Graeme Pallister recalls happy childhood memories by making a hearty bowl of lentil soup
Lentil soup. Two words guaranteed to conjure up any Scottish childhood. A piping hot bowl of rib-sticking broth, the best way to warm your bones on a cold, dreich day. It’s also one of my favourite all time meals – mine is stand-your-spoon-up thick and flavoured with close to a pound of bacon bits or a sizeable ham shank from the butchers.
You see, lentils and other pulses are a bit like pasta or rice when it comes to soaking up flavour which is why they make the ideal thickener for soups and stews. They are marvellous at making cheap cuts of meat taste wonderful, and if you plan to braise anything on the bone – ham, lamb, turkey legs – then these wee gems should be a go to ingredient. You just can’t go wrong with the combination of good meaty fats, fresh seasonal herbs and pulses; which is why you’ll always find bags of red split lentils sitting pride of place on the dry goods shelf of your local butcher!
As I say, food of the gods as far as I’m concerned but if it all sounds a bit too 70s’ dinner party for you, then look no further than the puy lentil.
Perhaps seen as more of a millennial lentil, this guy is earthy, good-looking, and holds his shape really well during cooking. We tend to use puy in the restaurant for this reason and I can therefore highly recommend a lightly curried puy side, seasoned with lemon juice and coriander and served with any white meaty fish. Delicious!
In fact, any lentils or beans can be made instantly interesting with a squeeze of lemon juice, some fresh garlic and chopped parsley. This flavoursome little side is super healthy and has a slower GM and far higher fibre content that pasta or rice, making it an ideal base for a stew or a wonderful accompaniment for a lunch-time salad.
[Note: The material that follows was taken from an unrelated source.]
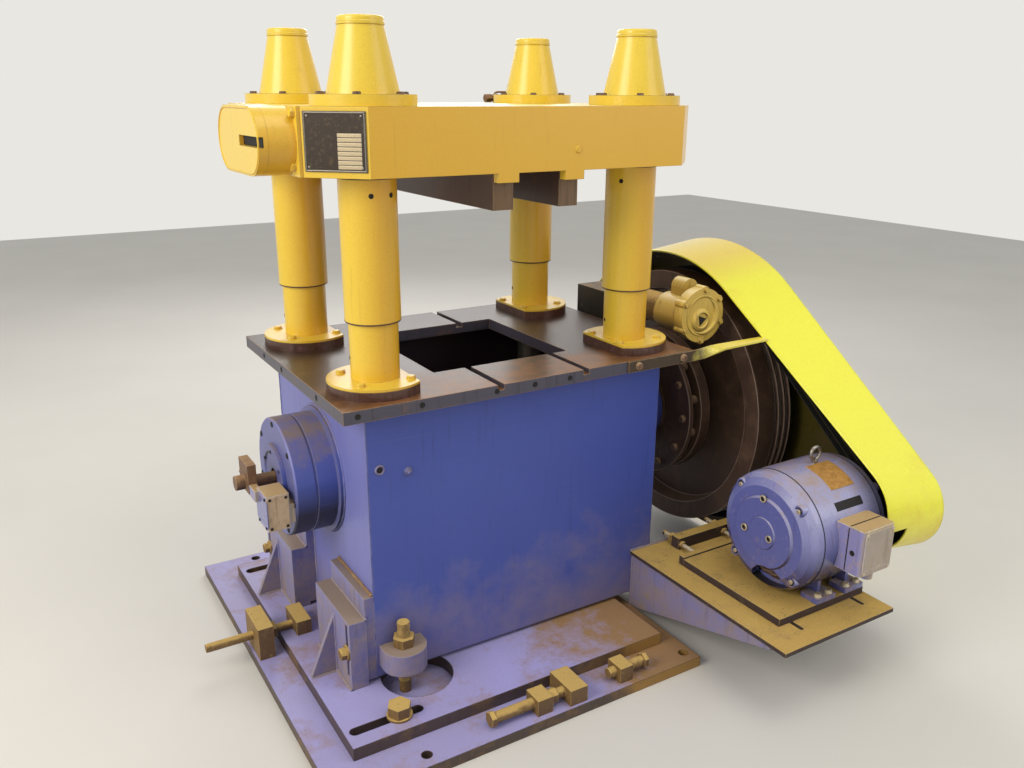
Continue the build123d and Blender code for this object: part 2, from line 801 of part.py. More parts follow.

Or throw in some prawns, halloumi or chicken and serve with spinach or green beans for an amazingly quick mid-week dinner.
Sitting right alongside pulses is their best pal – beans! You can use beans in more or less the same way as lentils but thanks to their texture, they always feel much more substantial. I love something like butter beans added to my Sunday roast, or a wee tin of haricot beans mashed with fresh pesto and spread on sourdough toast.
Beans keep really well once they’re cooked so they’re the ideal choice if you’re someone who likes to prep ahead of time. Use cans and simply drain them off before adding to stews or salads, or boil up a quick pot of the dried variety in 20 minutes – just remember they expand hugely in volume so go easy!
Chef’s tip: When you’re cooking lentils or beans from dry, don’t add salt during cooking as it makes them tough. Cook them through, then season at the end – you really will taste the difference!